------ Task input ------
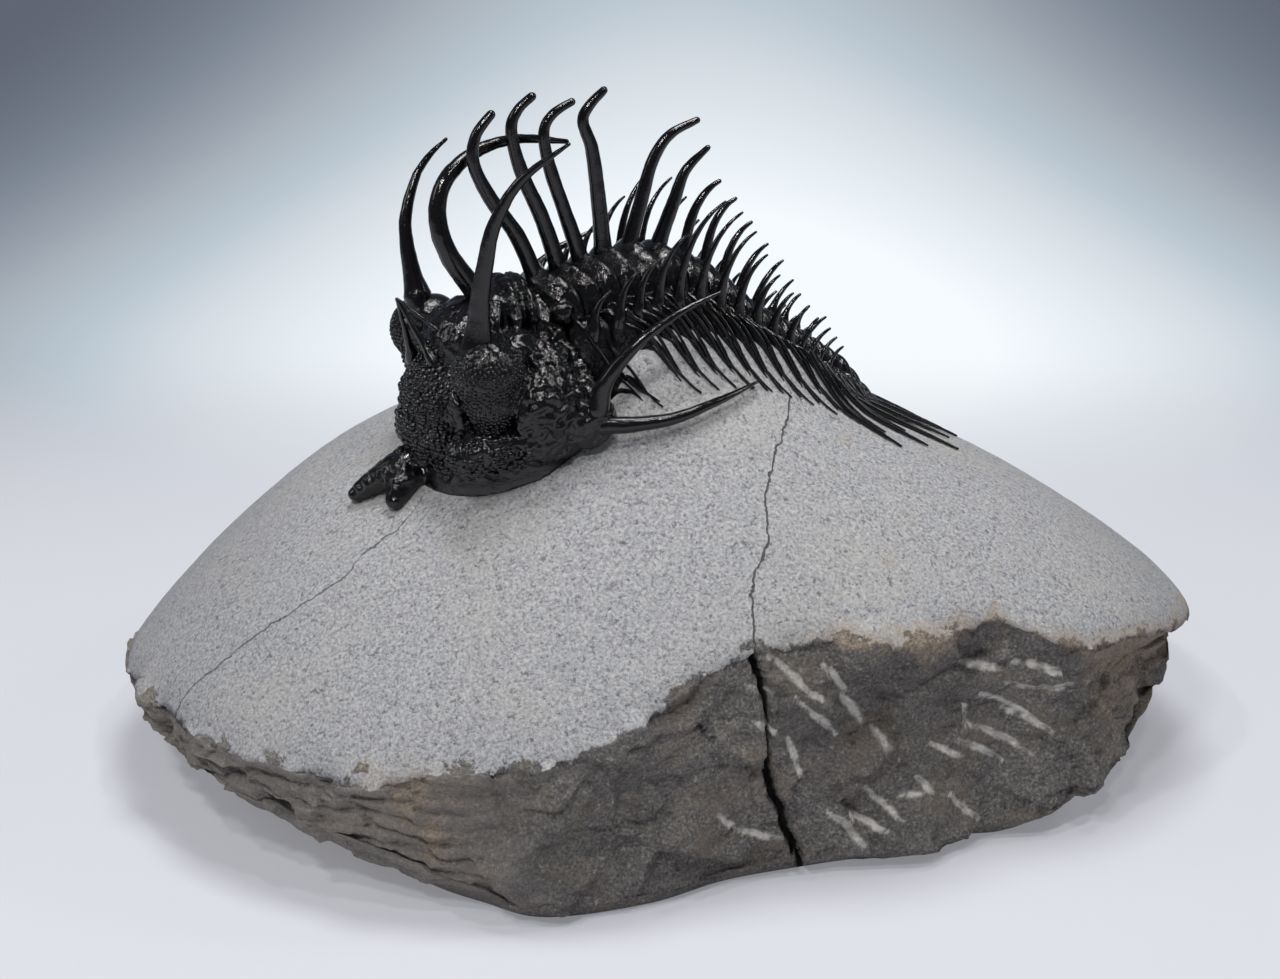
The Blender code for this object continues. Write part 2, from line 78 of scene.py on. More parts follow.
def add_node(tree, kind, inputs=None, **settings):
    """Adds a node, sets what it offers, and gives its sockets a value or a link."""
    node = tree.nodes.new(kind)
    for name, value in settings.items():
        setattr(node, name, value)
    for key, value in (inputs or {}).items():
        socket = find_socket(node.inputs, key)
        if isinstance(value, bpy.types.NodeSocket):
            tree.links.new(value, socket)
        else:
            socket.default_value = value
    return node


def mesh_piece(name, points, faces, finish, smooth=True):
    """An object at the origin, from points in millimetres and faces that point outwards."""
    mesh = bpy.data.meshes.new(name)
    mesh.from_pydata((np.asarray(points, float) * MM).tolist(), [], faces)
    mesh.validate()
    shape = bmesh.new()
    shape.from_mesh(mesh)
    bmesh.ops.recalc_face_normals(shape, faces=shape.faces)
    shape.to_mesh(mesh)
    shape.free()
    if smooth:
        mesh.shade_smooth()
    mesh.materials.append(finish)
    piece = bpy.data.objects.new(name, mesh)
    bpy.context.scene.collection.objects.link(piece)
    return piece


def write_values(mesh, name, values):
    """Keeps one number for each point of a mesh, for a material to read."""
    layer = mesh.attributes.new(name, "FLOAT", "POINT")
    layer.data.foreach_set("value", np.asarray(values, np.float32))


def triangle_count(mesh):
    return sum(len(face.vertices) - 2 for face in mesh.polygons)


print("limestone grey as linear light:", [round(c, 3) for c in linear("a9a9ab")[:3]])

# %% [markdown]
# ## Natural roughness
#
# Stone and fossil need bumps that never repeat but come out the same in each run. Three functions make them
# for whole arrays of points at once: wandering heights, sharp ridges, and the flat tilted chips that
# limestone breaks into. Each takes a size in millimetres and a seed. Three more shape a form: an even rise,
# a soft step and a bell.

# %% Roughness functions
TURNED = np.array([[0.36, 0.48, -0.80], [-0.80, 0.60, 0.00], [0.48, 0.64, 0.60]])


def fixed_random(cells, seed):
    """A number from -1 to 1 for each whole-number cell, always the same for the same seed."""
    mixed = cells[..., 0] * 73856093 ^ cells[..., 1] * 19349663 ^ cells[..., 2] * 83492791 ^ seed * 40503
    mixed = ((mixed ^ (mixed >> 13)) * 1274126177) & 0xFFFFFFFF
    mixed = (mixed ^ (mixed >> 15)) & 0xFFFF
    return mixed / 32767.5 - 1.0


def one_octave(places, seed):
    cells = np.floor(places).astype(np.int64)
    share = places - cells
    share = share**3 * (share * (share * 6 - 15) + 10)
    total = 0.0
    for corner in product((0, 1), repeat=3):
        weight = np.prod(np.where(corner, share, 1 - share), axis=-1)
        total = total + weight * fixed_random(cells + np.array(corner), seed)
    return total


def wander(points, size, seed, octaves=3, keep=0.5):
    """Smooth wandering heights from about -1 to 1. size is the width of the widest lump."""
    places = np.asarray(points, float) / size
    total = 0.0
    strength = 1.0
    whole = 0.0
    for k in range(octaves):
        total = total + strength * one_octave(places, seed + 7 * k)
        whole += strength
        strength *= keep
        places = places @ TURNED * 2.03
    return total / whole


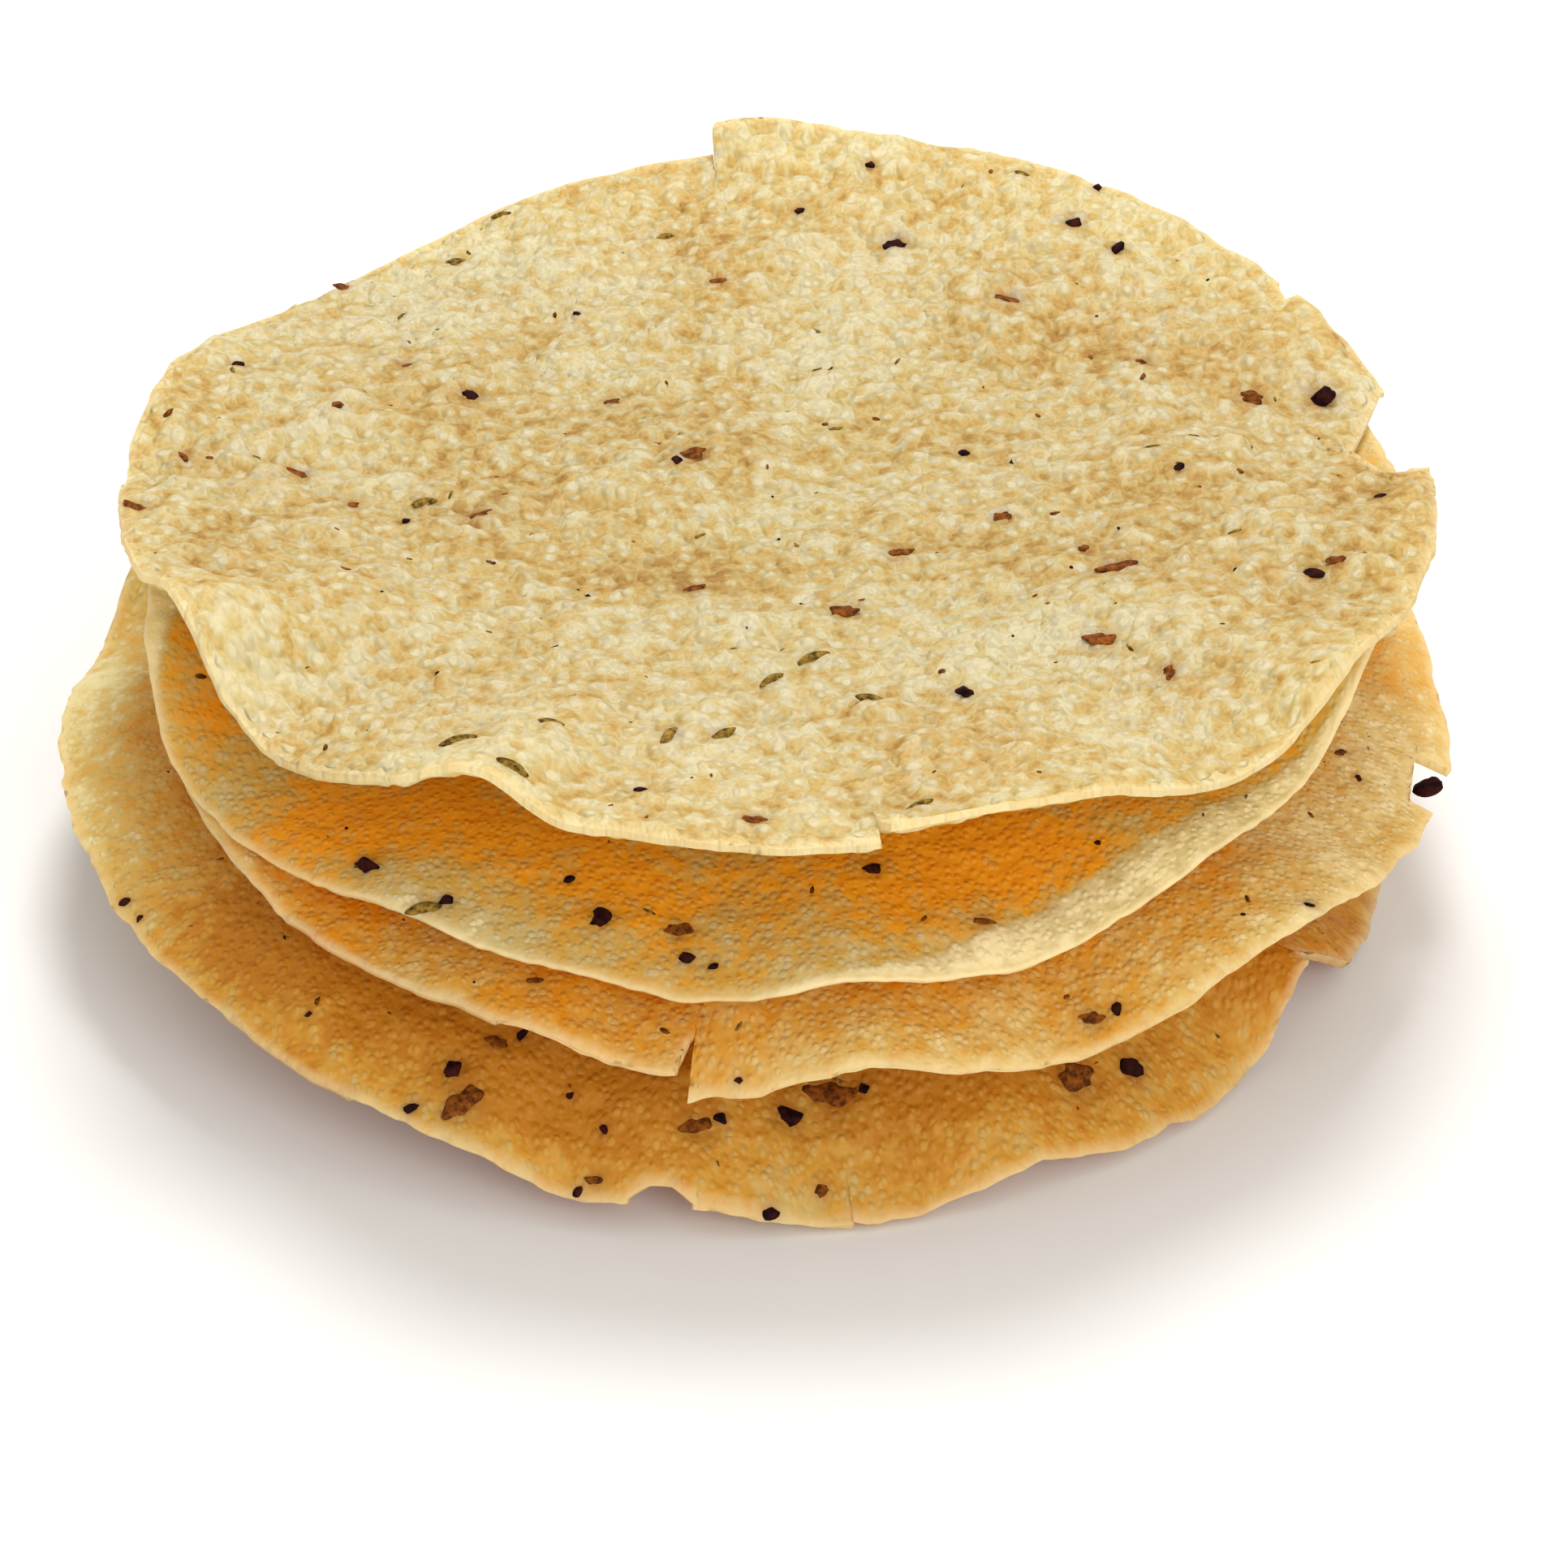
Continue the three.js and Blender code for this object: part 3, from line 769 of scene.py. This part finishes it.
------
# Goal
Collect each line of the entries that has the word "code", copying it in full.

# Response to this task
The Blender code for this object continues. Write part 2, from line 78 of scene.py on. More parts follow.
Continue the three.js and Blender code for this object: part 3, from line 769 of scene.py. This part finishes it.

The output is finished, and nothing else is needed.